Читаем Деникин. Единая и неделимая полностью

При этом атаман не стеснялся писать Алексееву: «…на земле Войска Донского, а теперь и вне ее я работаю совершенно один. Мне приходится из ничего создавать армию… снабжать, вооружать и обучать ее. В Добровольческой армии много есть и генералов, и офицеров, которые могли бы взять на себя работу по созданию армий в Саратовской и Воронежской губерниях, но почему-то они не идут на эту работу…»

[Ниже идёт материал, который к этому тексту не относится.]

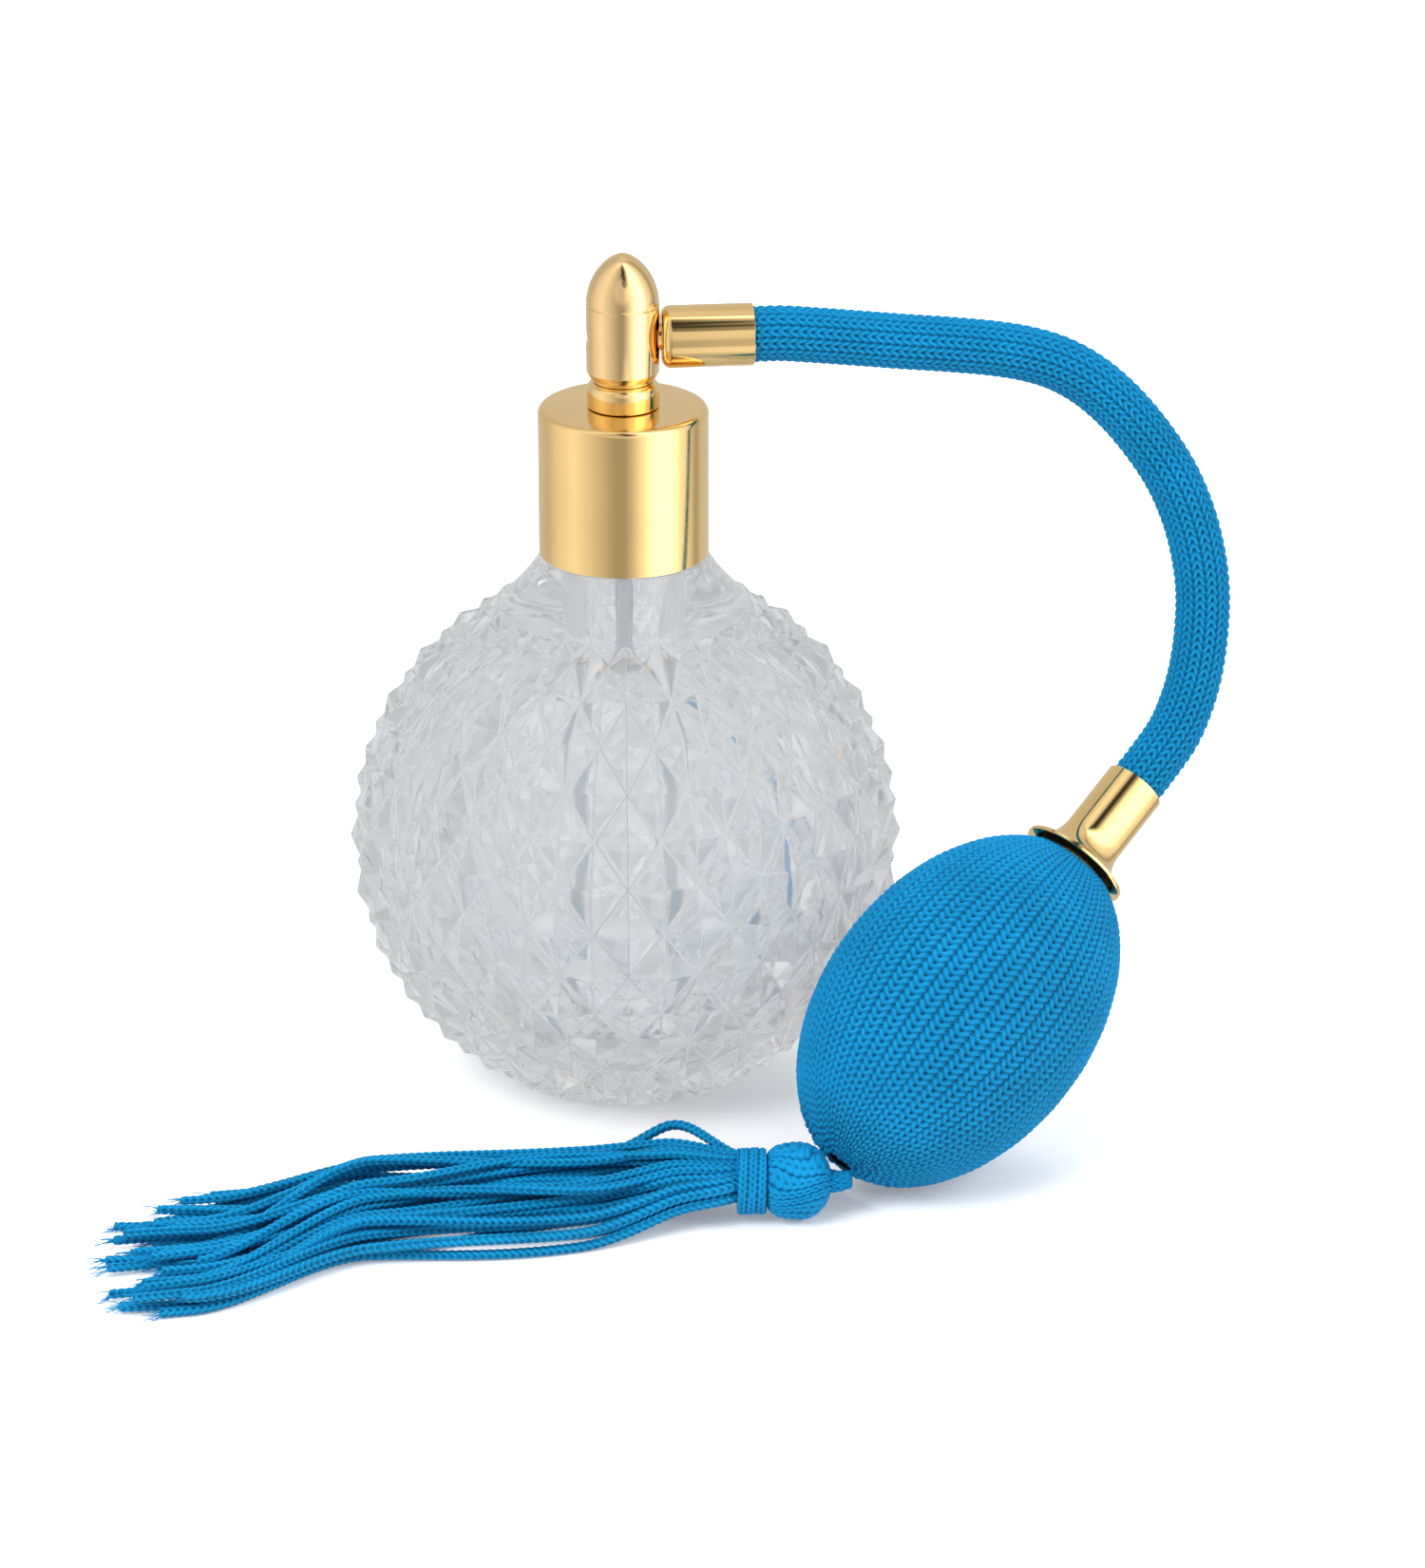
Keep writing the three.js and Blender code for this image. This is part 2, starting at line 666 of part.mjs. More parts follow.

Интересно это подчеркивание «работаю совершенно один». Надо полагать, Ледяной поход и оборона Ростова с Новочеркасском добровольцами не считались. Это были мелочи. А налаживание дружбы с тевтонами и закрывание глаз на то, что Украина запросто оттяпала треть Донской области с Ростовом, — это такая «работа».

Сам атаман, надо полагать, заблуждался так же, как и в свое время Каледин, полагая, что у него под ружьем вскоре будут те самые полки, которые числились в Войске Донском к 1914 году. Заблуждался настолько искренне, что даже немцам заявлял, что вот-вот его «Южная армия» сядет «на конь». Может, попугать их на всякий случай хотел, может, лишнего вооружения вытрясти. Скорее всего, сам начал верить в то, что «Дон поднялся» и сейчас весь как один пойдет в освободительный поход на Москву во главе с ним — спасителем России. Хотя изначально было понятно, что ни на какую Белокаменную донцы не пойдут, а ограничатся в лучшем случае лишь защитой собственных рубежей.

Понятно, что при таком раскладе воспринимать всерьез несколько тысяч голодранцев генерала Деникина Краснов не собирался. Просто не верил в то, что в финансовом и военном смысле дышащая на ладан Добрармия после такого афронта у Екатеринодара еще на что-то способна. Не хотел в это верить.

Справедливости ради следует заметить, что германофильство Краснова и иже с ним было далеко не главенствующим течением на вольном Дону, вообще не привыкшем кому-либо подчиняться. В самом Войсковом Кругу он был в меньшинстве. К примеру, беспардонно отставленные от посольских обязанностей генералы Сидорин, Семилетов и полковник Гущин в открытую выступали против пронемецкой позиции атамана. Родзянко и кадеты не стеснялись поливать его грязью в местной прессе (Родзянко за это даже выслали на Украину).

Назначенный председателем Совета управляющих отделами и управляющим Отделом иностранных сношений в донском правительстве генерал Африкан Богаевский, не стесняясь, проводил «проденикинскую» политику. Член президиума Круга, войсковой контролер Аркадий Епифанов открыто предупреждал атамана, что союзники ему не простят заигрываний с немцами и что казакам надо отступать перед тевтонским напором, как это делает Добрармия, а не устилать им путь цветами. Краснов обиделся: «Хорошо Добровольческой армии: у нее нет ни земли, ни народа, она может идти хотя до Индии, но куда я пойду со станицами, хуторами, со стариками и детьми? Нет, кто бы ни пришел сюда, я останусь в Новочеркасске и не выдам Донского войска».

Не даром Деникин сокрушенно заметил: «Наиболее тяжелые отношения установились у нас с донским атаманом».

Дабы выяснить эти отношения, стороны договорились об официальном свидании. Более чем дипломатично — не в Новочеркасске, не в Мечетинской, а посередине — в станице Манычской.

Атаман прибыл на пароходе «Вольный казак» в компании назначенного председателем совета управляющих и управляющим Отделом иностранных дел Богаевским (дабы окончательно не ссориться с Деникиным), генерал-квартирмейстером штаба Донской армии полковником Кисловым и кубанским атаманом Филимоновым, бежавшим на Дон после падения Екатеринодара. Деникин подъехал на автомобилях с генералами Алексеевым и Романовским, полковниками Ряснянским и Эвальдом.

Командующий Добрармии с ходу высказал Краснову все, что он думает по поводу военного сотрудничества с немцами («недопустимо, чтобы добровольцы участвовали с немцами. Добровольческая армия не может иметь ничего общего с немцами»).

Однако туг уже атаман расправил погоны, кичливо заявив, что он «уже более не бригадный генерал, каким знал атамана на войне генерал Деникин, но представитель пятимиллионного свободного народа, и потому разговор должен вестись в несколько ином тоне». Того скромного столичного подъесаула с лихо закрученными усиками, военного корреспондента «Русского инвалида», с которым Деникин ехал в поезде на японскую войну и которому намекал на присущий в его статьях элемент «поэтического вымысла в ущерб правде», уже не было — пернач обязывал.